According to the UN, EU, and the Human Rights Desk, Tibet Advocacy Section, DIIR of Central Tibetan Administration, a Tibetan monk called Lobsang Choephel, from Kirti Monastery, Ngaba county, eastern Tibet sentenced to two years and six months in Chinese prison in early October, 2022.

The Chinese authorities in Ngaba arrested Lobsang Choephel in the summer of 2022 and sentenced him to two years and six months in prison in October 2022, after several months in detention. Due to the strict control of information flows between Tibet and the outside world, the reasons for his detention, imprisonment and whereabouts remain unknown.

More recently, the Chinese authorities sentenced a young Tibetan man named ThupSam to two years in prison for allegedly sending information to Europe and India via the Chinese social media application (Wechat), after five months of detention.

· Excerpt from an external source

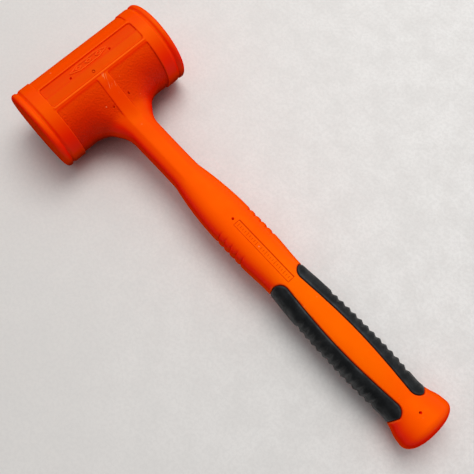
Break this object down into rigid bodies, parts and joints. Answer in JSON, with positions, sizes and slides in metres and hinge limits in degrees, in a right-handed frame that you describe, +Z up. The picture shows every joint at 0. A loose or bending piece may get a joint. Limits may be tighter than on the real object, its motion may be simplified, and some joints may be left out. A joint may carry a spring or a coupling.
{
  "type": "dead blow mallet",
  "caption": "Soft-faced dead blow mallet: a one-piece moulded urethane head and handle over a steel shot canister and core rod, with ribbed rubber grip inlays.",
  "frame": {"origin": "bottom centre of the mallet's bounding box, on the bench it lies on", "axes": "+X along the handle from the head towards the butt, Y along the head from face to face, +Z up from the bench; the handle slopes down 2.3 degrees towards the butt, so that both head flanges and the butt touch the bench"},
  "size_m": [0.3495, 0.108, 0.0604],
  "materials": {
    "orange_urethane": "semi-matte moulded urethane",
    "charcoal_rubber": "matte ribbed rubber",
    "bare_steel": "plain turned and welded steel"
  },
  "bodies": {
    "mallet": {"overmould": "orange_urethane", "grip_left": "charcoal_rubber", "grip_right": "charcoal_rubber", "canister_tube": "bare_steel", "canister_cap_left": "bare_steel", "canister_cap_right": "bare_steel", "core_rod": "bare_steel"},
    "shot_charge": {"shot_01": "bare_steel", "shot_02": "bare_steel", "shot_03": "bare_steel", "shot_04": "bare_steel", "shot_05": "bare_steel", "shot_06": "bare_steel", "shot_07": "bare_steel", "shot_08": "bare_steel", "shot_09": "bare_steel", "shot_10": "bare_steel", "shot_11": "bare_steel", "shot_12": "bare_steel", "shot_13": "bare_steel", "shot_14": "bare_steel", "shot_15": "bare_steel", "shot_16": "bare_steel", "shot_17": "bare_steel", "shot_18": "bare_steel", "shot_19": "bare_steel", "shot_20": "bare_steel", "shot_21": "bare_steel", "shot_22": "bare_steel", "shot_23": "bare_steel", "shot_24": "bare_steel", "shot_25": "bare_steel", "shot_26": "bare_steel", "shot_27": "bare_steel", "shot_28": "bare_steel"}
  },
  "joints": [
    {"name": "shot_travel", "type": "slide", "parent": "mallet", "child": "shot_charge", "axis": [0, 1, 0], "range_m": [-0.009, 0.009]}
  ]
}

Lobsang Choephel was also arrested on May 19, 2011 for resisting and protesting against the Chinese government's "patriotic re-education" or "legal education" for Tibetan monks at Kirti Monastery, which the Chinese authorities had imposed on the monks and prohibited normal religious activities at the monastery. As part of the “patriotic re-education” campaign, Tibetans are forced to denounce His Holiness the Dalai Lama, the exiled spiritual leader of Tibet.

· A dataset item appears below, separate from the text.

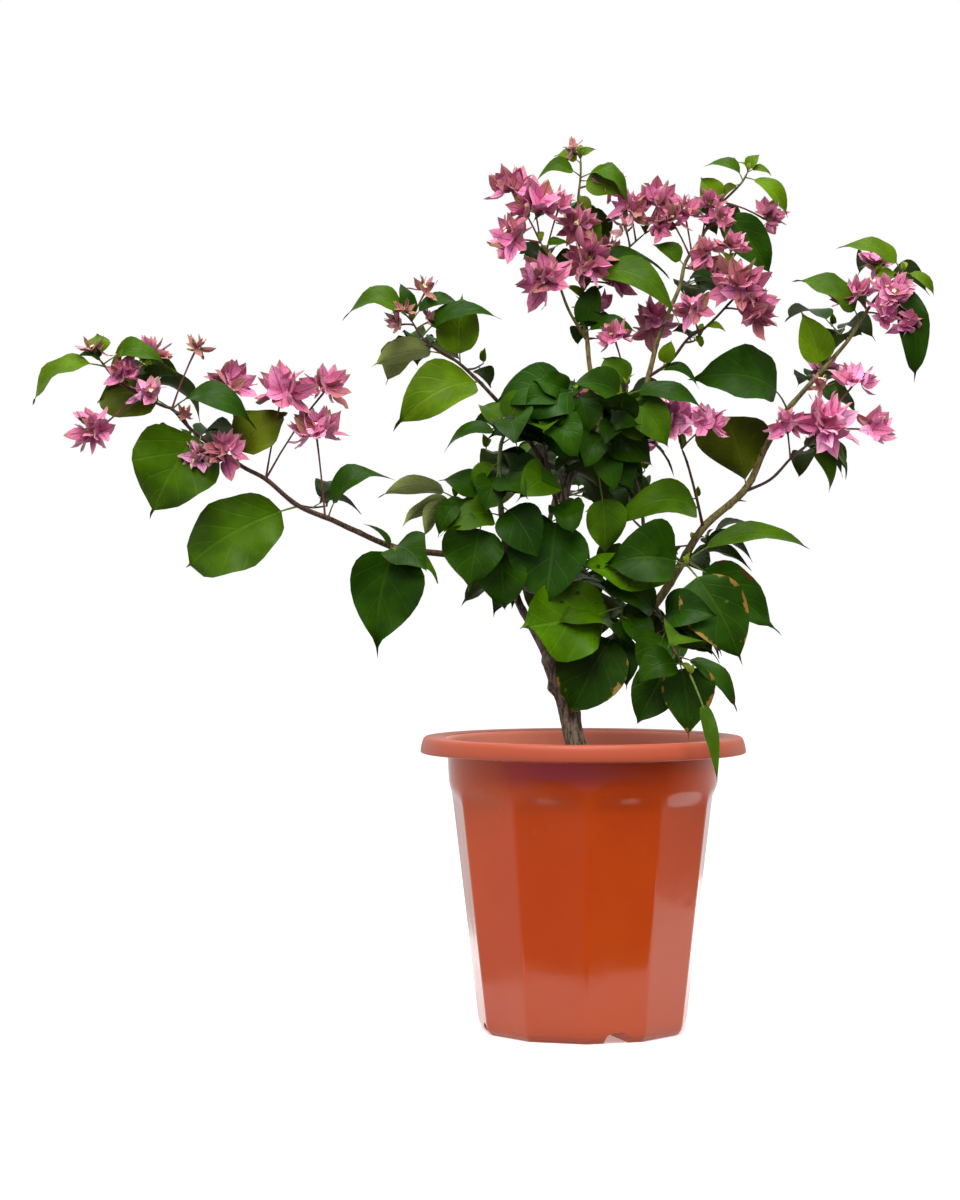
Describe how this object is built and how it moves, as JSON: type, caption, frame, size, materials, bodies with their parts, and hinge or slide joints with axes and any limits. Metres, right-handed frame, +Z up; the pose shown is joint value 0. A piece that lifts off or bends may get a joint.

Lobsang Choephel is from the village of Chakhog Chukleygap, Ngaba (Ch: Aba) County, Eastern Tibet. His father's name is Gatse and his mother is Nekyi. At a very young age, he became a monk at Kirti Monastery. His younger brother, Lobsang, a monk at Kirti Monastery, was also imprisoned by the Chinese authorities before.

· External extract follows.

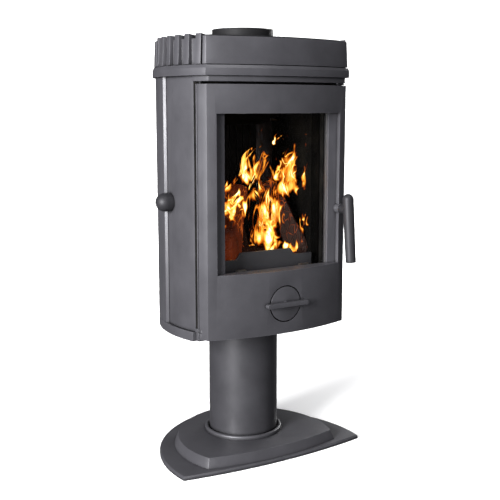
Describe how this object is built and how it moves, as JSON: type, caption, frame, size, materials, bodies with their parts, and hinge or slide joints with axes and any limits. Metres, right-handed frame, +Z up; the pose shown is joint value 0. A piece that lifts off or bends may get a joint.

China-Tibet: The one-thing you need to know

Over the past 70 decades, there has been ongoing political repression, social discrimination, economic marginalization, environmental destruction, and cultural assimilation, particularly due to Chinese migration to Tibet which is fueling intense resentment among the people of occupied Tibet.

The communist-totalitarian state of China began its invasion of Tibet in 1949, reaching complete occupation of the country in 1959. Since that time, more than 1.2 million people, 20% of the nation's population of six million, have died as a direct result of China's invasion and occupation. In addition, over 99% of Tibet's six thousand religious monasteries, temples, and shrines, have been looted or decimated resulting in the destruction of hundreds of thousands of sacred Buddhist scriptures.

Until 1949, Tibet was an independent Buddhist nation in the Himalayas which had little contact with the rest of the world. It existed as a rich cultural storehouse of the Mahayana and Vajrayana teachings of Buddhism. Religion was a unifying theme among the Tibetans -- as was their own language, literature, art, and world view developed by living at high altitudes, under harsh conditions, in a balance with their environment.